Produire la complexité, sans la gérer
Dans l’histoire des civilisations, l’incapacité à gérer la complexité est un des facteurs clefs de leur déclin. Rome ne parvenait plus à maitriser les relations avec ses provinces éloignées. La chute d’Angkor au XVe siècle est en grande partie imputable à l’incapacité de gérer le réseau très complexe de l’eau.

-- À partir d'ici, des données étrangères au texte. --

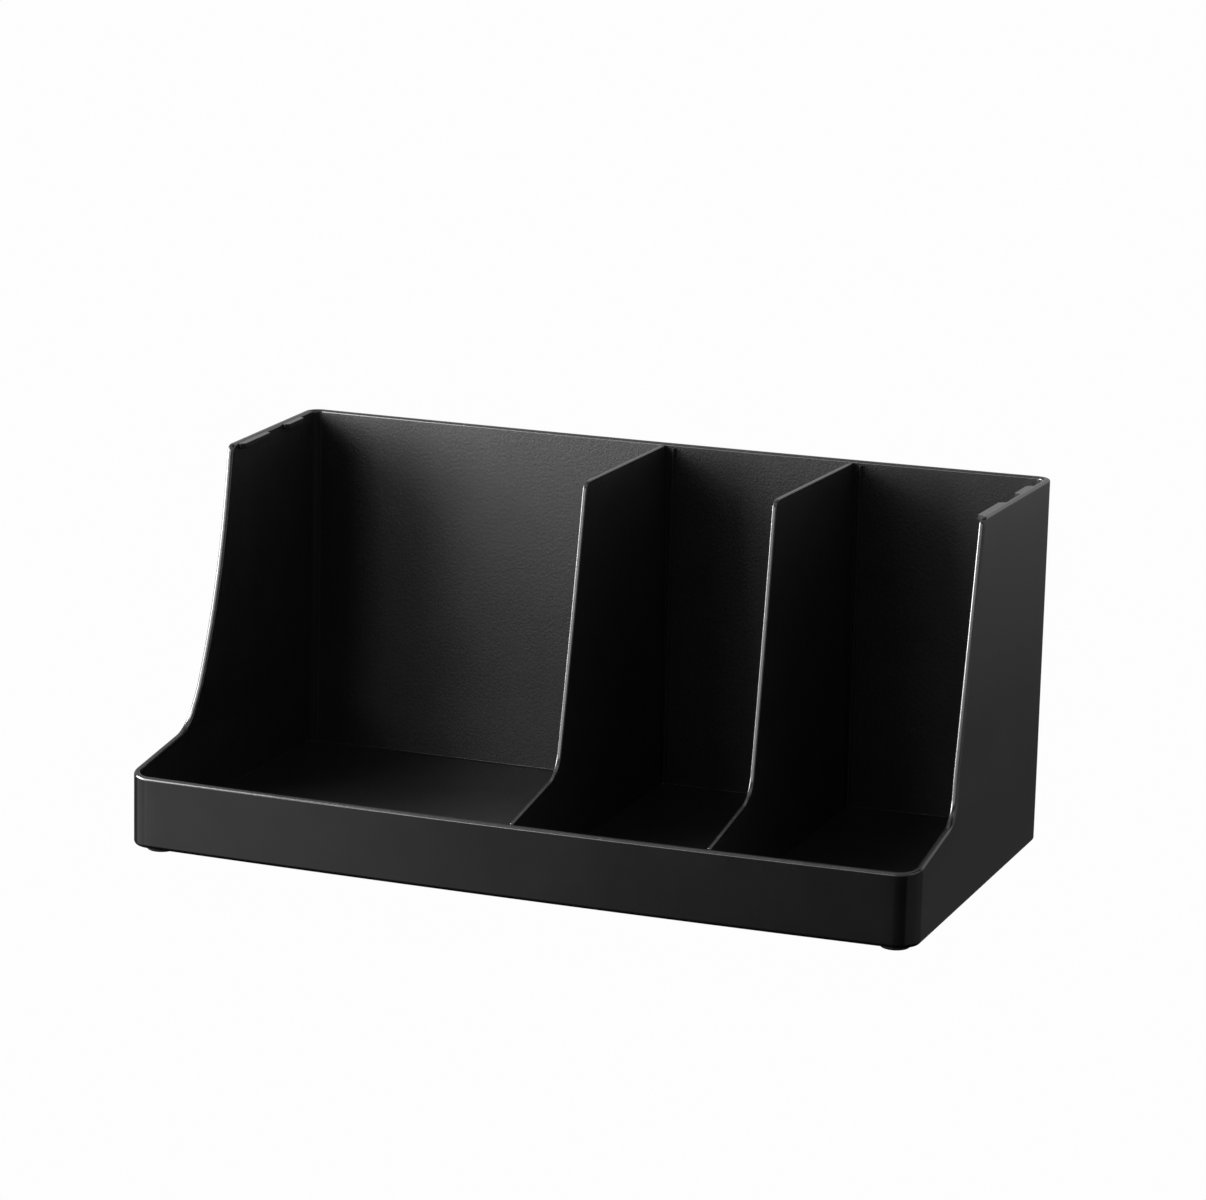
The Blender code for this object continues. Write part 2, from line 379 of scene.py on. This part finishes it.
def round_rim(tray):
    """Rounds the rim, with its own radius on the outer edge and on the inner edge."""
    form = bmesh.new()
    form.from_mesh(tray.data)
    bmesh.ops.remove_doubles(form, verts=form.verts[:], dist=RIM_MERGE)
    bmesh.ops.dissolve_degenerate(form, edges=form.edges[:], dist=RIM_COLLAPSE)
    weight = form.edges.layers.float.new("bevel_weight_edge")
    for edge in sharp_edges(form, RIM_ANGLE):
        middle = (edge.verts[0].co + edge.verts[1].co) / 2
        if middle.z < BASE + LIP_HEIGHT - RIM_MARGIN:
            continue
        outer = wall_depth(middle.x, middle.y) < WALL / 2
        edge[weight] = OUTER_ROUND / INNER_ROUND if outer else 1.0
    form.to_mesh(tray.data)
    form.free()
    bevel = tray.modifiers.new("rim", "BEVEL")
    bevel.limit_method = "WEIGHT"
    bevel.width = INNER_ROUND
    bevel.segments = RIM_STEPS
    bevel.use_clamp_overlap = False
    # The rounds take the edge plastic: lighter and more reflective, partly wear and partly a painted
    # highlight.
    bevel.material = EDGE
    settle(tray)


def foot_centres():
    """Name, x and y of each foot."""
    for side in ("left", "right"):
        for end in ("front", "rear"):
            low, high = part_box(f"foot_{end}_{side}")
            yield f"{end}_{side}", (low.x + high.x) / 2, (low.y + high.y) / 2


def guide_ribs():
    """Two pairs of ribs for each divider, on the back wall and behind the lip."""
    back = DEPTH / 2 - WALL
    places = (
        (back - RIB_PROUD, back + JOIN, HEIGHT - RIB_TOP_GAP),
        (-back - JOIN, -back + RIB_PROUD, LIP_HEIGHT - LIP_RIB_GAP),
    )
    for name in PANEL_PLANES:
        low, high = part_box(name)
        centre = (low.x + high.x) / 2
        for side in (-1, 1):
            near = centre + side * PANEL_SLIT / 2
            far = near + side * RIB_WIDTH
            for y_low, y_high, top in places:
                shape = rectangle(min(near, far), max(near, far), y_low, y_high)
                rib = new_object("rib", prism(shape, BASE + FLOOR_TOP - JOIN, BASE + top, "z"))
                soften(rib, SMALL_ROUND)
                yield rib


def ledges():
    """Stacking ledges at the top of both sides, with cut corners."""
    inner = WIDTH / 2 - WALL
    top = BASE + HEIGHT - LEDGE_DROP
    for sign in (-1, 1):
        for start, end in LEDGE_SPANS:
            tip = sign * (inner - LEDGE_REACH)
            root = sign * (inner + JOIN)
            corner = sign * LEDGE_CORNER
            outline = [
                (root, start),
                (tip + corner, start),
                (tip, start + LEDGE_CORNER),
                (tip, end - LEDGE_CORNER),
                (tip + corner, end),
                (root, end),
            ]
            ledge = new_object("ledge", prism(outline, top - LEDGE_THICKNESS, top, "z"))
            soften(ledge, SMALL_ROUND, least=LEDGE_ANGLE)
            yield ledge


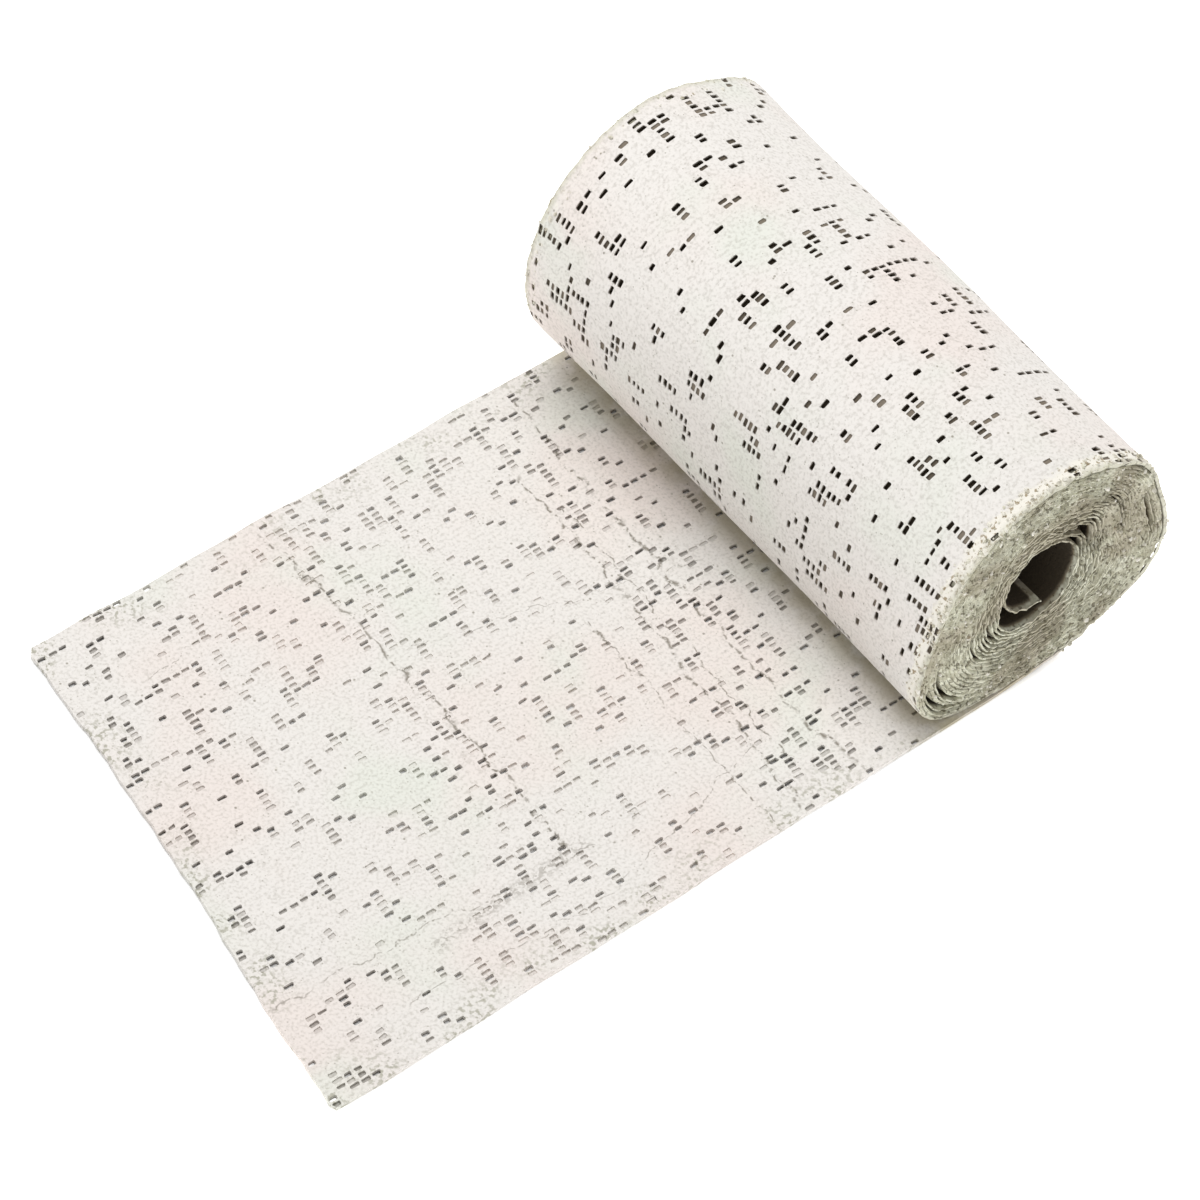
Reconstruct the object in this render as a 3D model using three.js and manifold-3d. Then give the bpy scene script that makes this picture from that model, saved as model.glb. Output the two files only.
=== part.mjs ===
// Plaster bandage roll: one strip of open gauze coated with dry plaster, wound up on itself around
// an empty bore, with its loose end laid out flat in front of the roll.
// Millimetres, +Z up. X runs along the strip, Y along the roll's axis, and -Y is the near side. The
// strip leaves the roll underneath, so the roll rests on its own strip, flat on the ground.
// The origin is the middle of the bounding box's bottom.

import * as THREE from 'three';
import { mergeVertices } from 'three/addons/utils/BufferGeometryUtils.js';
import Module from 'manifold-3d';

// Driving dimensions

// The strip: its width, the thickness of gauze and plaster, and how far its cut end lies from the
// point below the roll on the near side and on the far side, because the cut is slanted.
const STRIP_WIDTH = 100;
const STRIP_THICKNESS = 1.0;
const LOOSE_LENGTH_NEAR = 143.1;
const LOOSE_LENGTH_FAR = 124.4;
const STRIP_CORNER_RADIUS = 1.2;

// The roll's section is an oval: its half axes, the angle between the long axis and +X, how high its
// middle lies, and how far along X from the roll's own middle, because the roll stands slightly askew
// on the strip. The near end is wound tighter and has settled more than the far one.
const ROLL_NEAR = { long: 23.9, short: 23.0, lean: -84, shift: -1.1, height: 25.0 };
const ROLL_FAR = { long: 27.8, short: 26.8, lean: -45, shift: 1.3, height: 27.05 };
const ROLL_AXIS_X = 4.0;

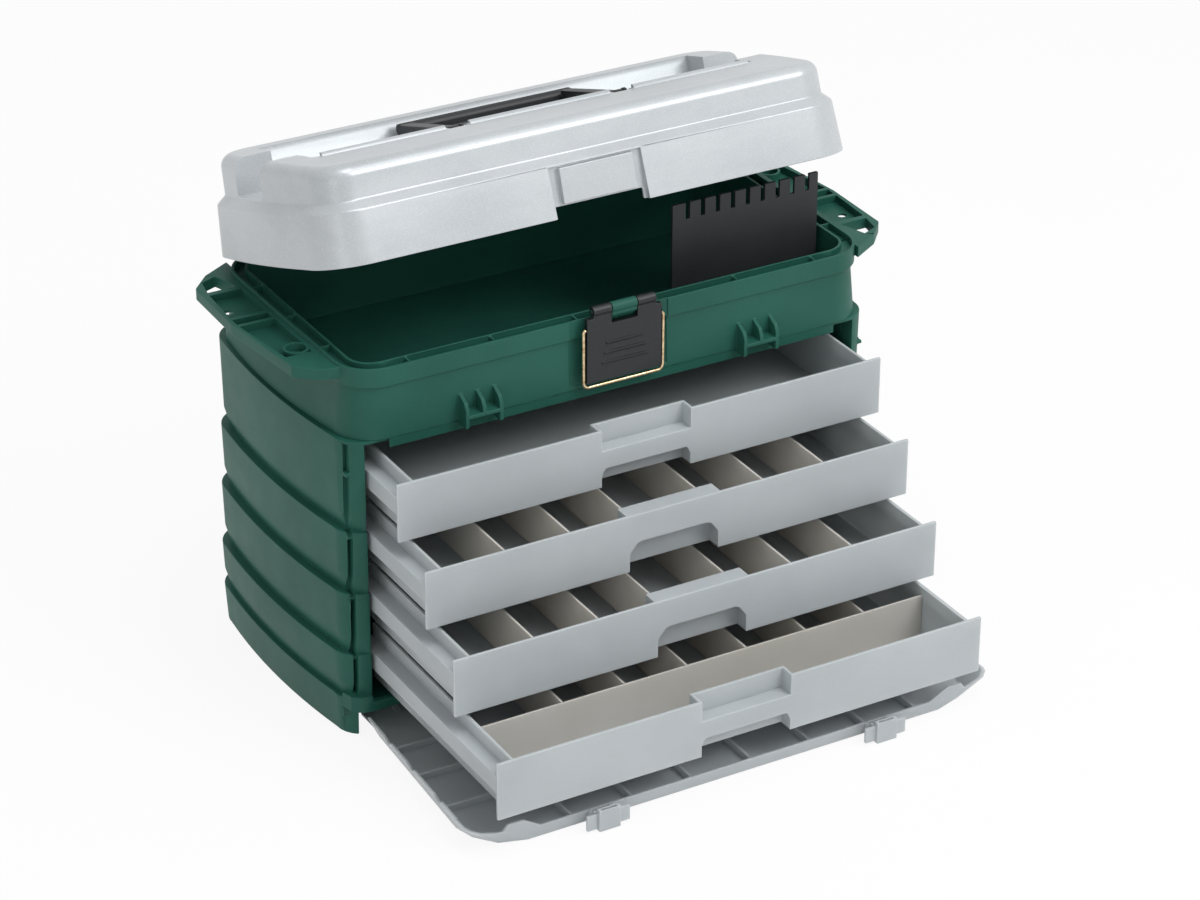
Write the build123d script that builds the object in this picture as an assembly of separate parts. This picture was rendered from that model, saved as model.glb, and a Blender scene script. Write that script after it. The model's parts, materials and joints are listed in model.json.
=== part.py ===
from build123d import *
import os
from math import cos, radians, sin

# Fishing tackle cabinet, modelled in millimetres.
# +Z is up, the drawers open towards -Y, X runs along the cabinet.
# The origin is on the ground, under the middle of the cabinet.

# ---- cabinet shell ------------------------------------------------------
FRONT_Y = -128.0          # plane of the front posts
BACK_Y = 130.0            # outside of the back at the widest
WALL = 3.0                # moulded wall
SHELL_TOP = 279.0         # top of the lower shell, where the well sits
TIER_PITCH = 58.0         # one lapped panel for each drawer
FIRST_TIER = 84.0         # the top panel is taller than the others
TIER_STEP = 5.0           # how far a panel's top edge stands proud
TIER_CHAMFER = 16.0       # height of the tuck-in at a panel's lower edge
TIER_FRONT_X = 255.0      # half-width of the top panel at the front
TIER_SPREAD = 2.3         # each panel is this much wider than the one above
SIDE_BOW = 9.0            # the sides bow out between front and back
FRONT_RADIUS = 25.0       # round front corners
BOW_Y = -15.0
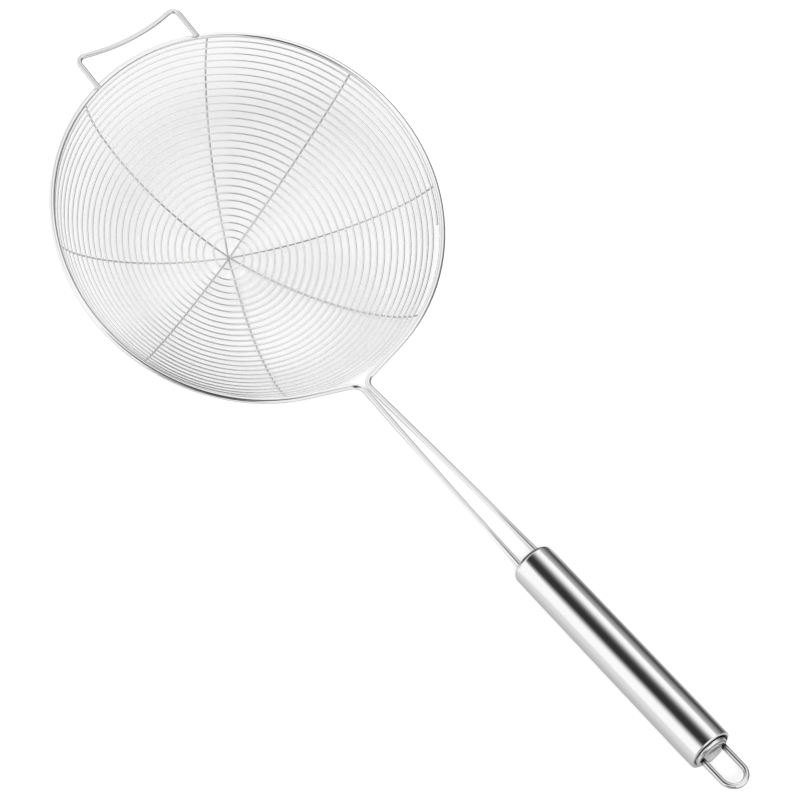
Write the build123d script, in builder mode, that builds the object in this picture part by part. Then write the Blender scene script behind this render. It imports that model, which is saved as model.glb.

Le système d’information lié au numérique peut constituer le maillon faible de la civilisation moderne. La capacité d’exploitation des données est facilitée par le recours à des algorithmes mais cela ne saurait être une garantie sur la qualité de l’analyse et des décisions qui en résulteront. La baisse du niveau des compétences dans plusieurs pays notamment occidentaux peut accélérer le processus de perte de maîtrise et de transmission de l’information.
Aversions au risque
L’inflation des données se combine à aversion accrue aux risques. Les acteurs économiques s’engagent de plus en plus difficilement sur le long terme malgré la puissance de calculs des ordinateurs. Plus les prévisions s’affinent, moins l’Homme a envie d’investir, de prendre des risques. D’autres facteurs peuvent expliquer ce comportement dont celui du vieillissement.
La succession de crises que le digital n’a pas empêché, amène les agents économiques à être de plus en plus prudents. Les taux d’intérêt placés en territoire négatif n’ont pas réellement modifié le comportement des agents privés prouvant que le coût de l’argent n’était pas le seul problème en cause.
Que ce soit au niveau public et privé, une simplification des processus de décision s’impose pour éviter l’effacement des gains de productivité liés au progrès technique. Une meilleure répartition de ces gains qui sont captés en partie par certaines entreprises serait également nécessaire. Le système économique est en effet victime d’effets de rente qui sont préjudiciables aux salariés et aux consommateurs.